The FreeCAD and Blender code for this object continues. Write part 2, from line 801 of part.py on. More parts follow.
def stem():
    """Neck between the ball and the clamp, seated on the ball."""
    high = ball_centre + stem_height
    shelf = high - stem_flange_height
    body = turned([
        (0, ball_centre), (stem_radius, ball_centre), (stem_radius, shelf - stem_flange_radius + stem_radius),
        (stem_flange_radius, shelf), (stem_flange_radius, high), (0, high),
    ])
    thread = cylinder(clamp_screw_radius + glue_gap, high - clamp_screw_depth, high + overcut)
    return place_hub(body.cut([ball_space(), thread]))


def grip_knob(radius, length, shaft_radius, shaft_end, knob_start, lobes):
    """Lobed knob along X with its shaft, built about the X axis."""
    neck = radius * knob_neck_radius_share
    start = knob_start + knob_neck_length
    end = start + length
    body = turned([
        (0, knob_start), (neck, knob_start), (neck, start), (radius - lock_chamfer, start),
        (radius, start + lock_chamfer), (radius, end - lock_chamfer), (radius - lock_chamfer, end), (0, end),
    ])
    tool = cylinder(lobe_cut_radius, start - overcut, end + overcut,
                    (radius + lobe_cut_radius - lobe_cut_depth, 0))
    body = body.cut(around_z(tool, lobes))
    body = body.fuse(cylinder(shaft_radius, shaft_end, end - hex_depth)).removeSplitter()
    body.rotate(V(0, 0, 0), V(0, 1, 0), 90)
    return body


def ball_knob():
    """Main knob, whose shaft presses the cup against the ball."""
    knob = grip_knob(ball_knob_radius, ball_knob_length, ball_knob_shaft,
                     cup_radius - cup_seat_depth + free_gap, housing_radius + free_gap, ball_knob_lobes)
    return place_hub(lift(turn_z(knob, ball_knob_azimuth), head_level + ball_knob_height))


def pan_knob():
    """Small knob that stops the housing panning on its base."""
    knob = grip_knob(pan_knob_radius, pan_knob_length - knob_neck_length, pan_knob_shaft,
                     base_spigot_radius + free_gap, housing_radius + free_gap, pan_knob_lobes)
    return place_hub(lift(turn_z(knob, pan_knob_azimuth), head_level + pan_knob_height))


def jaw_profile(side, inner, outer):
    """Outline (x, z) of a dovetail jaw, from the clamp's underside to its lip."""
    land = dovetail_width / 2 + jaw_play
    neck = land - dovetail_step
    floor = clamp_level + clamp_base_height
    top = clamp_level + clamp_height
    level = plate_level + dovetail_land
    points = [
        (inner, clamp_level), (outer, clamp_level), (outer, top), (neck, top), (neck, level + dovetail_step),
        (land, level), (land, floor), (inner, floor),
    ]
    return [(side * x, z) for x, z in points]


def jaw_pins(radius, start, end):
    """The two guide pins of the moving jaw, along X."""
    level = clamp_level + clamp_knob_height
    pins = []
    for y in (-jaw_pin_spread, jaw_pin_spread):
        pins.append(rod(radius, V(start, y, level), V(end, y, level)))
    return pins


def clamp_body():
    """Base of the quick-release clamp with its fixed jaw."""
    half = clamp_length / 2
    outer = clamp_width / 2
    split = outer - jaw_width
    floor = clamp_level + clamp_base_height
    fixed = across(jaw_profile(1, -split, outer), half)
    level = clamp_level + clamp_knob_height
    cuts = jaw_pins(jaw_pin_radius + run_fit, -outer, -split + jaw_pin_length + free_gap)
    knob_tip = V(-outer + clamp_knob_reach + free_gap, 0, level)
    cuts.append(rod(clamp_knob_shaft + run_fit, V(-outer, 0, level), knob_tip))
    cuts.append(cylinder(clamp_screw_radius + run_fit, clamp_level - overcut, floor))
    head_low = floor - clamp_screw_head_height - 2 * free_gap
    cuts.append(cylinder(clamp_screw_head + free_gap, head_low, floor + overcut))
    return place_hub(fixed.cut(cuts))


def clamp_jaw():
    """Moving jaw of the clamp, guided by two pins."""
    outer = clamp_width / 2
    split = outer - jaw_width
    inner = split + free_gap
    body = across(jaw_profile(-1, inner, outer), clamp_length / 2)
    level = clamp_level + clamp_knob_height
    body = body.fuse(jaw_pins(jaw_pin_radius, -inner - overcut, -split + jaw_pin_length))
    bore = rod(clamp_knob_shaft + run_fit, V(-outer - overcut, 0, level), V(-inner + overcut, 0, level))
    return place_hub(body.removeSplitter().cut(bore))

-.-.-

EXERCISE PROMPT
Reproduce the full listing exactly.

EXERCISE RESPONSE
The FreeCAD and Blender code for this object continues. Write part 2, from line 801 of part.py on. More parts follow.
def stem():
    """Neck between the ball and the clamp, seated on the ball."""
    high = ball_centre + stem_height
    shelf = high - stem_flange_height
    body = turned([
        (0, ball_centre), (stem_radius, ball_centre), (stem_radius, shelf - stem_flange_radius + stem_radius),
        (stem_flange_radius, shelf), (stem_flange_radius, high), (0, high),
    ])
    thread = cylinder(clamp_screw_radius + glue_gap, high - clamp_screw_depth, high + overcut)
    return place_hub(body.cut([ball_space(), thread]))


def grip_knob(radius, length, shaft_radius, shaft_end, knob_start, lobes):
    """Lobed knob along X with its shaft, built about the X axis."""
    neck = radius * knob_neck_radius_share
    start = knob_start + knob_neck_length
    end = start + length
    body = turned([
        (0, knob_start), (neck, knob_start), (neck, start), (radius - lock_chamfer, start),
        (radius, start + lock_chamfer), (radius, end - lock_chamfer), (radius - lock_chamfer, end), (0, end),
    ])
    tool = cylinder(lobe_cut_radius, start - overcut, end + overcut,
                    (radius + lobe_cut_radius - lobe_cut_depth, 0))
    body = body.cut(around_z(tool, lobes))
    body = body.fuse(cylinder(shaft_radius, shaft_end, end - hex_depth)).removeSplitter()
    body.rotate(V(0, 0, 0), V(0, 1, 0), 90)
    return body


def ball_knob():
    """Main knob, whose shaft presses the cup against the ball."""
    knob = grip_knob(ball_knob_radius, ball_knob_length, ball_knob_shaft,
                     cup_radius - cup_seat_depth + free_gap, housing_radius + free_gap, ball_knob_lobes)
    return place_hub(lift(turn_z(knob, ball_knob_azimuth), head_level + ball_knob_height))


def pan_knob():
    """Small knob that stops the housing panning on its base."""
    knob = grip_knob(pan_knob_radius, pan_knob_length - knob_neck_length, pan_knob_shaft,
                     base_spigot_radius + free_gap, housing_radius + free_gap, pan_knob_lobes)
    return place_hub(lift(turn_z(knob, pan_knob_azimuth), head_level + pan_knob_height))


def jaw_profile(side, inner, outer):
    """Outline (x, z) of a dovetail jaw, from the clamp's underside to its lip."""
    land = dovetail_width / 2 + jaw_play
    neck = land - dovetail_step
    floor = clamp_level + clamp_base_height
    top = clamp_level + clamp_height
    level = plate_level + dovetail_land
    points = [
        (inner, clamp_level), (outer, clamp_level), (outer, top), (neck, top), (neck, level + dovetail_step),
        (land, level), (land, floor), (inner, floor),
    ]
    return [(side * x, z) for x, z in points]


def jaw_pins(radius, start, end):
    """The two guide pins of the moving jaw, along X."""
    level = clamp_level + clamp_knob_height
    pins = []
    for y in (-jaw_pin_spread, jaw_pin_spread):
        pins.append(rod(radius, V(start, y, level), V(end, y, level)))
    return pins


def clamp_body():
    """Base of the quick-release clamp with its fixed jaw."""
    half = clamp_length / 2
    outer = clamp_width / 2
    split = outer - jaw_width
    floor = clamp_level + clamp_base_height
    fixed = across(jaw_profile(1, -split, outer), half)
    level = clamp_level + clamp_knob_height
    cuts = jaw_pins(jaw_pin_radius + run_fit, -outer, -split + jaw_pin_length + free_gap)
    knob_tip = V(-outer + clamp_knob_reach + free_gap, 0, level)
    cuts.append(rod(clamp_knob_shaft + run_fit, V(-outer, 0, level), knob_tip))
    cuts.append(cylinder(clamp_screw_radius + run_fit, clamp_level - overcut, floor))
    head_low = floor - clamp_screw_head_height - 2 * free_gap
    cuts.append(cylinder(clamp_screw_head + free_gap, head_low, floor + overcut))
    return place_hub(fixed.cut(cuts))


def clamp_jaw():
    """Moving jaw of the clamp, guided by two pins."""
    outer = clamp_width / 2
    split = outer - jaw_width
    inner = split + free_gap
    body = across(jaw_profile(-1, inner, outer), clamp_length / 2)
    level = clamp_level + clamp_knob_height
    body = body.fuse(jaw_pins(jaw_pin_radius, -inner - overcut, -split + jaw_pin_length))
    bore = rod(clamp_knob_shaft + run_fit, V(-outer - overcut, 0, level), V(-inner + overcut, 0, level))
    return place_hub(body.removeSplitter().cut(bore))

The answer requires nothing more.